# spearfishing looks freakin awesome



## jakec (Oct 14, 2010)

ive been living here and fishing my whole life and have never once had any desire to go diving or spearfishing...... until today. i heard something about lionfish this morning on wxbm and got curious. searched them on here, started watching spearfishing videos, and now (3 hrs later) im ready to sell all my regular fishing gear and get into diving and spearfishing. damn that looks fun. yall make it look easy but im sure it takes a lot of time and effort to get to that point. ill be visiting a dive shop very soon. thanks for the inspiration.


----------



## Telum Pisces (Sep 27, 2007)

jakec said:


> ive been living here and fishing my whole life and have never once had any desire to go diving or spearfishing...... until today. i heard something about lionfish this morning on wxbm and got curious. searched them on here, started watching spearfishing videos, and now (3 hrs later) im ready to sell all my regular fishing gear and get into diving and spearfishing. damn that looks fun. yall make it look easy but im sure it takes a lot of time and effort to get to that point. ill be visiting a dive shop very soon. thanks for the inspiration.


If I have the time and can get on the water, I no longer take a fishing pole. I prefer to choose from the buffet line vs. saying here fishy fishy on the surface. Whether they want to each or not, I'll find and put a shaft in a fish that's down there.


----------



## MillerTime (Jul 6, 2011)

I always take at least one pole with me. You have to have something to do in between dives.

You will love spearing though. If nothing is down there at least you know. Nice reference to it being a buffet line.


----------



## jakec (Oct 14, 2010)

Telum Pisces said:


> If I have the time and can get on the water, I no longer take a fishing pole. I prefer to choose from the buffet line vs. saying here fishy fishy on the surface. Whether they want to each or not, I'll find and put a shaft in a fish that's down there.


 yea man thats what i was thinking..why just sit up here and wait and hope its a good one when you can just go down and pick the one you want. seems like you get some good exercise while fishing too.


----------



## Telum Pisces (Sep 27, 2007)

It's not for everyone. It takes some time and dives under your belt before I would say you should put a speargun in your hand. 

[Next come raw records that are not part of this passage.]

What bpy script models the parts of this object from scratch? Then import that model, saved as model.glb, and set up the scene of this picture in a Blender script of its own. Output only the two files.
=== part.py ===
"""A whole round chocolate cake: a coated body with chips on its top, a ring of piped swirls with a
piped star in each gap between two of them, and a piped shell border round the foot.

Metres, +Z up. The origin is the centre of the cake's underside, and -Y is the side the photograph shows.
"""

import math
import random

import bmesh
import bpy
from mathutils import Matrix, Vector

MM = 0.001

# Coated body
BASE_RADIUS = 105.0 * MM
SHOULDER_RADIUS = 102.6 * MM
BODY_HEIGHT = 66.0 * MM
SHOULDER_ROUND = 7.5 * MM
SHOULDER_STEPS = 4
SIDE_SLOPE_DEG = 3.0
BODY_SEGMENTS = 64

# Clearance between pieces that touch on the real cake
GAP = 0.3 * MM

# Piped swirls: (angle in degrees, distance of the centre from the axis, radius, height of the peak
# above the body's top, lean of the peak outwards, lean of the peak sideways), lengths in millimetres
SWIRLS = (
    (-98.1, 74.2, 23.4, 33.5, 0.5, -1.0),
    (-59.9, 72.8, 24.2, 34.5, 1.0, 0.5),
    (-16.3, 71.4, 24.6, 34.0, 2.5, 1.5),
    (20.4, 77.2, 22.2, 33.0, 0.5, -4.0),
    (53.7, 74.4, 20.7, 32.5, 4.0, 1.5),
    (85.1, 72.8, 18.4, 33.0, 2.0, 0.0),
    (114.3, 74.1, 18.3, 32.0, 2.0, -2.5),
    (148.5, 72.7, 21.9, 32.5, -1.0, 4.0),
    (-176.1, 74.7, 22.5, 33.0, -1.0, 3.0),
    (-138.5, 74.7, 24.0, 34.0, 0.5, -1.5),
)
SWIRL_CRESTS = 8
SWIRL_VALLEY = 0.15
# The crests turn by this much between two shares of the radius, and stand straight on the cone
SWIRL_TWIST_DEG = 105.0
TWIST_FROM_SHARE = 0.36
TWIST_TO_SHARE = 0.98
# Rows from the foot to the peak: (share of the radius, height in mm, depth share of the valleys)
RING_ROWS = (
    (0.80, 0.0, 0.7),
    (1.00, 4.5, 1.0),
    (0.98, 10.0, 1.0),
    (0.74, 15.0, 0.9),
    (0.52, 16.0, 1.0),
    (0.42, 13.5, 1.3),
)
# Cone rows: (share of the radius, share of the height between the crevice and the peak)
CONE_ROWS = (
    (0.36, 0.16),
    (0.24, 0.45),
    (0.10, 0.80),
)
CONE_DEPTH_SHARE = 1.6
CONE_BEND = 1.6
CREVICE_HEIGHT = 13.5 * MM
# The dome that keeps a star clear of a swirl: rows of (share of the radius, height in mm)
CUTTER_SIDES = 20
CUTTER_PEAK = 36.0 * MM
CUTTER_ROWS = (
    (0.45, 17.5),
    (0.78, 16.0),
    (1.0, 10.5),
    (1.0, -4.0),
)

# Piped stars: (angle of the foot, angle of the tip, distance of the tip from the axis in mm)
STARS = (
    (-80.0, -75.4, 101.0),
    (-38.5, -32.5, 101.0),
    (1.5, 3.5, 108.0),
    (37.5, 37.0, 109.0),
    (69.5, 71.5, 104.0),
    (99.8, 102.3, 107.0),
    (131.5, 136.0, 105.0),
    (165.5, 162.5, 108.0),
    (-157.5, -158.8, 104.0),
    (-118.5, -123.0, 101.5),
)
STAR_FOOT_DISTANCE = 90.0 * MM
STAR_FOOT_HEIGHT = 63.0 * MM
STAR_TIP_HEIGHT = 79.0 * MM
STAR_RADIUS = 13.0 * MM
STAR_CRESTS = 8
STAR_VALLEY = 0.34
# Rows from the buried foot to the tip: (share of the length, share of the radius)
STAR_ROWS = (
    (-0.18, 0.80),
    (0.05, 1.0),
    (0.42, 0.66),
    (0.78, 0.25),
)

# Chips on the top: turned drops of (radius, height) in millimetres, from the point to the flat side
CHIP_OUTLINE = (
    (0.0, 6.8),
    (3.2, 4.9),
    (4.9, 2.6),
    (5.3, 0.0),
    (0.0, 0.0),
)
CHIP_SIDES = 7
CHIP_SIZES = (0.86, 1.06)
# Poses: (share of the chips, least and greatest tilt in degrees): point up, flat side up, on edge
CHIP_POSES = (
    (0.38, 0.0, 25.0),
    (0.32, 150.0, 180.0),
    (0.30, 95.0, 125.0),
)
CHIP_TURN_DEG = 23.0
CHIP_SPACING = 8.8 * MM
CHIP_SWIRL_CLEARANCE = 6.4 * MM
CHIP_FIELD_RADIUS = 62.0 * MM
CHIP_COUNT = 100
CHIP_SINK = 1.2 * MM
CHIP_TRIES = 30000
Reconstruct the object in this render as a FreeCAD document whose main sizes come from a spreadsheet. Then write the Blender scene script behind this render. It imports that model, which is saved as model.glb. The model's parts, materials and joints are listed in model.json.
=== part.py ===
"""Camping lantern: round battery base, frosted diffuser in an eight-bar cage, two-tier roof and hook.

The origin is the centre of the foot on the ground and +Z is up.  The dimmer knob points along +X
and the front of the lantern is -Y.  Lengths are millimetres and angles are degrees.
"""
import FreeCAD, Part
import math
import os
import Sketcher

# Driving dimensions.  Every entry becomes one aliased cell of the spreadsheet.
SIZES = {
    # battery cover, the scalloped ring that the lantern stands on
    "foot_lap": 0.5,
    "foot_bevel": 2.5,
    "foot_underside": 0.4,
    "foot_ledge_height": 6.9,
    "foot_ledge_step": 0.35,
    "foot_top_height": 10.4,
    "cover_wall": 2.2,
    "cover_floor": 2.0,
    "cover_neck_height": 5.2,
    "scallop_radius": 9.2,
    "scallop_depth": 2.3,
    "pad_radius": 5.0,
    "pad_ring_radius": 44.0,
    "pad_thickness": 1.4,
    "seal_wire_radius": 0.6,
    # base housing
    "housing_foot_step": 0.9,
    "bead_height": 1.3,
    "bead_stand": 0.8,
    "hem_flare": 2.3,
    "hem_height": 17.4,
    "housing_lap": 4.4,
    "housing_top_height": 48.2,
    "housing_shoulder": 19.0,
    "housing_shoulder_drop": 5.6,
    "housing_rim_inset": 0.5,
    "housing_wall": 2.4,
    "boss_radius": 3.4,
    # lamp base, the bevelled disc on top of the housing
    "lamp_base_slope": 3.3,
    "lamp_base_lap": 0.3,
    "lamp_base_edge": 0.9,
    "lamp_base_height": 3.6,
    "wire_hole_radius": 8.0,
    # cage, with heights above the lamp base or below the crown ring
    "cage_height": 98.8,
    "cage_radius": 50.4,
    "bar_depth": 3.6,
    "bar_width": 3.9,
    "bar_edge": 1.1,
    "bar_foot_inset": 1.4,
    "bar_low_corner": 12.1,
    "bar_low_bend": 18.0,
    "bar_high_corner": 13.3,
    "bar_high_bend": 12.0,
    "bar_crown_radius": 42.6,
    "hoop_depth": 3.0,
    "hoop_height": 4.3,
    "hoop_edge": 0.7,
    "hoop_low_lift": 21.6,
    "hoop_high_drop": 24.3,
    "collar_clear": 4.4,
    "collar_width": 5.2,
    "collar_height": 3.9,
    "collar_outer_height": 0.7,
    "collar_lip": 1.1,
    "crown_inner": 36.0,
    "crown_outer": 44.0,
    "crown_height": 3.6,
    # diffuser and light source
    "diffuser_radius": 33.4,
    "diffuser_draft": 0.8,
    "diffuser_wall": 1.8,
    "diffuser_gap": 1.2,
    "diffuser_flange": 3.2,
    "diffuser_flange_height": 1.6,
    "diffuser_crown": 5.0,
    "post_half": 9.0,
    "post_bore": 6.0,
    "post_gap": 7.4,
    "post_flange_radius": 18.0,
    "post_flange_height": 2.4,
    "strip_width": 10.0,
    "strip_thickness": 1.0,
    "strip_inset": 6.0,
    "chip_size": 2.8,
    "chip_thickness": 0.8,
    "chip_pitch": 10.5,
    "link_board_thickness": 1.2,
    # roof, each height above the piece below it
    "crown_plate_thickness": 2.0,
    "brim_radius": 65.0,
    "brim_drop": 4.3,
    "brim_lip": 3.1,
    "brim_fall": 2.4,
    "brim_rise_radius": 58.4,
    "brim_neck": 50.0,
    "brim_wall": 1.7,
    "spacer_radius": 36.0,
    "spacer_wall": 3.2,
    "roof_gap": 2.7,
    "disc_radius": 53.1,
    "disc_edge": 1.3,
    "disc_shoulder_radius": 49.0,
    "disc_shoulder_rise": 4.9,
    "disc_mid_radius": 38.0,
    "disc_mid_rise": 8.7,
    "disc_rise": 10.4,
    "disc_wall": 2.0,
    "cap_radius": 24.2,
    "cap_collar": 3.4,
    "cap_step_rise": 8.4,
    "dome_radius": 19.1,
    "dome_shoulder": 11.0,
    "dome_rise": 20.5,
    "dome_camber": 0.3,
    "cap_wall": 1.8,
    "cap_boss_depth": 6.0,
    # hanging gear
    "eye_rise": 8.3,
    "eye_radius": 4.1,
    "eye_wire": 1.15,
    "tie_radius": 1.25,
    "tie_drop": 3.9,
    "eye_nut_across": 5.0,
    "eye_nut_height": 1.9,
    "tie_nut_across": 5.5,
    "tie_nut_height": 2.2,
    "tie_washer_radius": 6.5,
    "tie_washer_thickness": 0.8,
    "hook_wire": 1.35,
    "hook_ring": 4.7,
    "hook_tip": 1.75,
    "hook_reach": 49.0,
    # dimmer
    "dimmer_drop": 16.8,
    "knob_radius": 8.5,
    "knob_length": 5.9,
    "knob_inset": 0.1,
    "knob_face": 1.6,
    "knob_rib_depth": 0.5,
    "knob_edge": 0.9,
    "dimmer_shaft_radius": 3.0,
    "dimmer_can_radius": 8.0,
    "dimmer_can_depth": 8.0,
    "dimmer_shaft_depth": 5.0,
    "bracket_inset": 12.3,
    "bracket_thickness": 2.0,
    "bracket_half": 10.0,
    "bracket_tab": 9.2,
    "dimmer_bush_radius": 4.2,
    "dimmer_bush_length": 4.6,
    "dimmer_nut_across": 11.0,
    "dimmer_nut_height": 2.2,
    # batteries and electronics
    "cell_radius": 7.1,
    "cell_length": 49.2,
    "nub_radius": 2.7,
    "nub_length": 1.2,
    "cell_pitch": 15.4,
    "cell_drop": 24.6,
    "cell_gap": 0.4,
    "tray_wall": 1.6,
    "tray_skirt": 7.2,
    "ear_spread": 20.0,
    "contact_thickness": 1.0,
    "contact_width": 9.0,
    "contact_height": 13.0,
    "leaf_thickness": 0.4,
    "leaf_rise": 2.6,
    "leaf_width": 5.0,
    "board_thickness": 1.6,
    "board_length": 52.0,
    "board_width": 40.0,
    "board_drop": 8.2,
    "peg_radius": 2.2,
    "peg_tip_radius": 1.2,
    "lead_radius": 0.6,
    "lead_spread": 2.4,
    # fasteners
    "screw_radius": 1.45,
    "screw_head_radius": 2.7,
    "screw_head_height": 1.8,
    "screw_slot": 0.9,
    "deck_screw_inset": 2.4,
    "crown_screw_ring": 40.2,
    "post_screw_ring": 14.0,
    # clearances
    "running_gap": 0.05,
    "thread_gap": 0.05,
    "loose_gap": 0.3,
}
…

Talk to people you know that do it and go talk to people at a dive shop. They can give you the ins and outs of getting started. There are a ton of threads on here about getting started in the sport.


----------



## jakec (Oct 14, 2010)

ive talked to a friend of a friend and thats what he said.im sure its not as easy as it looks by far. ive never been diving or even been around people while theyre diving and im sure theres a lot to it starting out. it seems very dangerous if your not careful. i will def take it slow and try to learn as much as possible before i get my dumbass in the water. i guess ill be sighning up for a dive class soon.


----------



## aquatic argobull (Mar 2, 2009)

Lots of fun!! Welcome to the obsession. Take your time and learn proper boat diving technique before you start shooting. Also, get a gopro and head-mount so we can watch your dives


----------



## DTFuqua (Jan 30, 2012)

One thing I've wondered is, does having a little trouble breathing during exertion mean a person shouldn't take up diving or limit one self to shallow dives or anything you guys/gals have to offer as helpful information?


----------



## Telum Pisces (Sep 27, 2007)

DTFuqua said:


> One thing I've wondered is, does having a little trouble breathing during exertion mean a person shouldn't take up diving or limit one self to shallow dives or anything you guys/gals have to offer as helpful information?

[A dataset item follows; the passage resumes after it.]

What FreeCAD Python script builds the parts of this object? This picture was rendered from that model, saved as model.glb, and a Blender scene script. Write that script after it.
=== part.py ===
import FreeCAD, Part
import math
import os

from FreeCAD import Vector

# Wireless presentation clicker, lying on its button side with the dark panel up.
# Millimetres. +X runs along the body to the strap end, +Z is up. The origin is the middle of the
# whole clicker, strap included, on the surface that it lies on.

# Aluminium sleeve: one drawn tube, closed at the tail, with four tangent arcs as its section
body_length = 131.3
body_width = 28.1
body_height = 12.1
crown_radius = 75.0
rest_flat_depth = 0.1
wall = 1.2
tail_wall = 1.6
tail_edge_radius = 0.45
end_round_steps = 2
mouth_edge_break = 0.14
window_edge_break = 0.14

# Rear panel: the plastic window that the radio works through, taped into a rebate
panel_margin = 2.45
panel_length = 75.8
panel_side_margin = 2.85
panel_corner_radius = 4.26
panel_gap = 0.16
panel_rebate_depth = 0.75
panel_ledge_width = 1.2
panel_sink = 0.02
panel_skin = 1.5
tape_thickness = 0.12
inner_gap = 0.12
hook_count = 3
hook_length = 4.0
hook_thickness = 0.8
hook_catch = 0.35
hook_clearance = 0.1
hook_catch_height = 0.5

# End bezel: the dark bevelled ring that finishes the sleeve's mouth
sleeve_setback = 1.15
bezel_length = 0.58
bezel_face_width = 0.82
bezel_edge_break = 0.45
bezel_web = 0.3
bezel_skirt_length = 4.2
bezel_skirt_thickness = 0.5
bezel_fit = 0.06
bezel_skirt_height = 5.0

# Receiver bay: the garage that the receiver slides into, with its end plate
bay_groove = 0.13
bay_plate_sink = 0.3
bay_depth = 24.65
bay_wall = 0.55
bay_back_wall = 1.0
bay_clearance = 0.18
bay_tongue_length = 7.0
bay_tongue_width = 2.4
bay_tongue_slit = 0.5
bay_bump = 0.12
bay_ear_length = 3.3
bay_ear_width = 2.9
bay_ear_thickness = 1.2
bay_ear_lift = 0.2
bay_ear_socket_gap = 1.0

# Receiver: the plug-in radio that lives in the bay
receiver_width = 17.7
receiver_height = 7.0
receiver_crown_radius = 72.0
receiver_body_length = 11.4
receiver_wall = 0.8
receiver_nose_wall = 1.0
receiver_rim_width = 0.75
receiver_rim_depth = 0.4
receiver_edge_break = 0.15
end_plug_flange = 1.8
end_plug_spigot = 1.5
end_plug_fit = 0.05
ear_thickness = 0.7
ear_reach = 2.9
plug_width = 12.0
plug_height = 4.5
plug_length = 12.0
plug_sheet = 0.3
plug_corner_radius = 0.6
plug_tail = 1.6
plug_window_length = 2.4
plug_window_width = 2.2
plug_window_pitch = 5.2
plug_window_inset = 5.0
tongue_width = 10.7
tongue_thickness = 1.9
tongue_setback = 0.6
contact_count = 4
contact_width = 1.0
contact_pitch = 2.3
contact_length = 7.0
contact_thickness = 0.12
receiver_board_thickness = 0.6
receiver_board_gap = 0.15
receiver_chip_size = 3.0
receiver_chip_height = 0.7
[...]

Diving itself is not too hard on you. But when you add a speargun or bad surface currents it can exhaust you quickly. And if you are prone to problems with exertion on the surface, you open yourself up to more problems under water. Nitrogen build up can do funny things to different people. But as a general rule, if you are fat and out of shape, you open yourself up to getting hurt underwater more so that a fit person. 

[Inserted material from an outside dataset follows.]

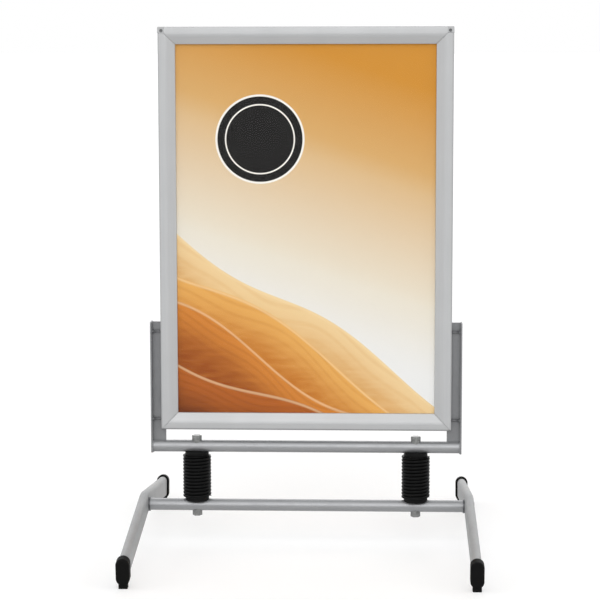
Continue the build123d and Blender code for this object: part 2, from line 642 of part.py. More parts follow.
def leg_path():
    """Centre line of a leg in the YZ plane, with one bend in the middle."""
    end = LEG_LENGTH / 2
    return FilletPolyline(
        (0, -end, LEG_END_HEIGHT),
        (0, 0, LEG_APEX_HEIGHT),
        (0, end, LEG_END_HEIGHT),
        radius=LEG_BEND_RADIUS,
    )


def oval(path, growth):
    """Flat-oval section at the start of the leg's path."""
    start = Plane(origin=path @ 0, x_dir=(1, 0, 0), z_dir=path % 0)
    return start * SlotOverall(LEG_HEIGHT + 2 * growth, LEG_WIDTH + 2 * growth, rotation=90)


def make_legs():
    path = leg_path()
    tube = sweep(oval(path, 0), path=path)
    hollow = sweep(oval(path, -LEG_WALL), path=path)
    bolts = []
    for name, side in SIDES.items():
        leg = Pos(side * LEG_SPACING / 2, 0, 0) * (tube - hollow)
        outside = (side * LEG_OUTER, 0, LOWER_BAR_HEIGHT)
        inward = (-side, 0, 0)
        leg -= rod(outside, inward, LEG_BOLT_RADIUS + LEG_BOLT_CLEARANCE, 2 * LEG_WIDTH)
        keep(f"{name}_leg", leg)
        head = rod(outside, (side, 0, 0), LEG_BOLT_HEAD_RADIUS, LEG_BOLT_HEAD_HEIGHT)
        rim = head.edges().sort_by(Axis.X)[0 if side < 0 else -1]
        head = fillet(rim, LEG_BOLT_HEAD_ROUND)
        socket = Plane(origin=(side * (LEG_OUTER + LEG_BOLT_HEAD_HEIGHT), 0, LOWER_BAR_HEIGHT), z_dir=inward)
        head -= extrude(socket * hexagon(LEG_BOLT_SOCKET_FLATS), amount=LEG_BOLT_SOCKET_DEPTH)
        length = LEG_WIDTH + BAR_PLUG_FLANGE + BAR_PLUG_DEPTH
        bolts.append(head + rod(outside, inward, LEG_BOLT_RADIUS, length))
    keep("leg_bolts", *bolts)


def make_bar_plugs():
    """Flanged, threaded plugs in the ends of the lower crossbar."""
    plugs = []
    for side in SIDES.values():
        start = (side * LEG_INNER, 0, LOWER_BAR_HEIGHT)
        inward = (-side, 0, 0)
        plug = rod(start, inward, BAR_PLUG_FLANGE_RADIUS, BAR_PLUG_FLANGE)
        body = BAR_PLUG_FLANGE + BAR_PLUG_DEPTH
        plug += rod(start, inward, BAR_RADIUS - BAR_WALL - BAR_PLUG_GAP, body)
        plug -= rod(start, inward, LEG_BOLT_RADIUS + LEG_BOLT_CLEARANCE, body)
        plugs.append(plug)
    keep("bar_end_plugs", *plugs)


def make_feet():
    """Rubber end caps: a sleeve on the leg, a closed end and a grooved tread."""
    path = leg_path()
    start = path @ 0
    along = path % 0
    outer = oval(path, FOOT_WALL + FOOT_FIT_GAP)
    sleeve = extrude(outer, amount=FOOT_SLEEVE) + extrude(outer, amount=-FOOT_END_WALL)
    sleeve = fillet(sleeve.faces().sort_by(Axis.Y)[0].edges(), FOOT_ROUND)
    front = start.Y - FOOT_END_WALL + along.Z * LEG_HEIGHT / 2 + TREAD_SETBACK
    middle = front + TREAD_LENGTH / 2
    tread = extrude(RectangleRounded(TREAD_WIDTH, TREAD_LENGTH, TREAD_ROUND), amount=start.Z)
    foot = sleeve + Pos(0, middle, 0) * tread
    foot -= extrude(oval(path, FOOT_FIT_GAP), amount=LEG_LENGTH / 4)
    for k in range(TREAD_GROOVES):
        y = middle + (k - (TREAD_GROOVES - 1) / 2) * TREAD_LENGTH / (TREAD_GROOVES + 1)
        y0, y1 = y - TREAD_GROOVE / 2, y + TREAD_GROOVE / 2
        foot -= block(-LEG_WIDTH, LEG_WIDTH, y0, y1, -PAST, TREAD_GROOVE_DEPTH)
    for name, side in SIDES.items():
        front = Pos(side * LEG_SPACING / 2, 0, 0) * foot
        keep(f"front_{name}_foot", front)
        keep(f"rear_{name}_foot", mirror(front, Plane.XZ))


def main():
    make_frame_rails()
    make_leaf_springs()
    make_sheets()
    make_corner_keys()
    make_corner_caps()
    make_rivets()
    make_uprights()
    make_crossbars()
    make_springs()
    make_plugs()
    make_legs()
    make_bar_plugs()
    make_feet()
    os.makedirs("parts", exist_ok=True)
    for name, shape in NODES.items():
        export_step(shape, f"parts/{name}.step")
    print(len(NODES), "nodes")


main()
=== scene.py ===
import bpy
import bmesh
import json
import math
from mathutils import Matrix, Vector

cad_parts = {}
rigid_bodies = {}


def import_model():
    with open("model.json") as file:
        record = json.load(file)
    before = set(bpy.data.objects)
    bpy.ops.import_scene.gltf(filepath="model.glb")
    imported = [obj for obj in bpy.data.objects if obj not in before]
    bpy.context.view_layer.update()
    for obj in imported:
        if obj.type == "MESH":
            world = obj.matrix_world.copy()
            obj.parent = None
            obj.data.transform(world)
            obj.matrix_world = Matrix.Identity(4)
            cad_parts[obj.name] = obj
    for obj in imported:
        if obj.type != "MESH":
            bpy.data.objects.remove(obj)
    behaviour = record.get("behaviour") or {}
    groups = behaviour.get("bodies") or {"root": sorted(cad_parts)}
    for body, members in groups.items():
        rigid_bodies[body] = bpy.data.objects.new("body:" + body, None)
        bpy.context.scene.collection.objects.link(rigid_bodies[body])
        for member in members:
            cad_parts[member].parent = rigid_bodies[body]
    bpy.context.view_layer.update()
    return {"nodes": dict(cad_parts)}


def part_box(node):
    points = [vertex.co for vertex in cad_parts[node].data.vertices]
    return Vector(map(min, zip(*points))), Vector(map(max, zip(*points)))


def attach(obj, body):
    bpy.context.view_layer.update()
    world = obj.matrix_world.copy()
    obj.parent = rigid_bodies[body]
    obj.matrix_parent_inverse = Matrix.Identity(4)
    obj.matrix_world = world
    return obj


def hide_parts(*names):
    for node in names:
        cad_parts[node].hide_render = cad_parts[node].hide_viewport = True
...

I would start off real slow/shallow and see how you take to diving. Discuss this with a dive instructor before you do anything. They can fill you in a bit more.


----------



## FelixH (Sep 28, 2007)

DTFuqua said:


> One thing I've wondered is, does having a little trouble breathing during exertion mean a person shouldn't take up diving or limit one self to shallow dives or anything you guys/gals have to offer as helpful information?


If you have any doubt about your ability to dive because of a health issue, get checked out by a doctor before diving.

As much as possible, we try to limit exertion during dives. Heavy exertion can be a contributing factor to a DCS hit (decompression sickness, or "the bends").
Not to mention, exertion will cause you to burn through your tank faster, limiting the time you get to spend on the bottom.

To anyone even considering learning to dive, I only have two words for you: DO IT!!!!!

I was in my 30's when I learned to dive, even though I'd wanted to do it for a LOOONG time before that. I wish I'd started earlier!


----------



## emyska06422 (Apr 26, 2012)

I just got into diving and will be goin on my first spear fishing trip this Sunday (as long as the bay stays smooth) but gonna stay in the bay and get used to diving in 35-40 foot water with the spear gun before ventruring out in the gulf. The guys at MBT in pensacola are great, took my class with them and they are very knowledgable, missed out on the spear fishing course because I went on a cruise otherwise would've been there. Good luck with your certification and stay safe out there. And I must agree get a go pro to take visa of your dives. Best investment I've made by far.


----------



## jakec (Oct 14, 2010)

thanks for the all info im gonna try to get by MBT or Dive Pros today. i heard good things about both of them. i have a lot of buddies that are into diving i didnt even know about until yesterday. everyone has been very encouraging and said its def worth getting into. i even have a line on some good used equipment the guy said hell hold for me till i know what i need or want. as soon as my sons ball season is done im gonna try to ride along with somebody on a diving trip just to see how it goes. i can throw in gas money or whatever. i can work for a ride too. im not a deckhand or nothing but im not scared of work i can lift heavy things nd i dont get seasick.


----------



## NHManontheMountain (Aug 1, 2011)

Free Dive Spearing is the most fun and challenging way to enjoy the sport in my opinion. Mask, snorkel and fins, grab your spear and swim. It is simply awesome. Also you dont scare fish with tanks and bubbles of scuba


----------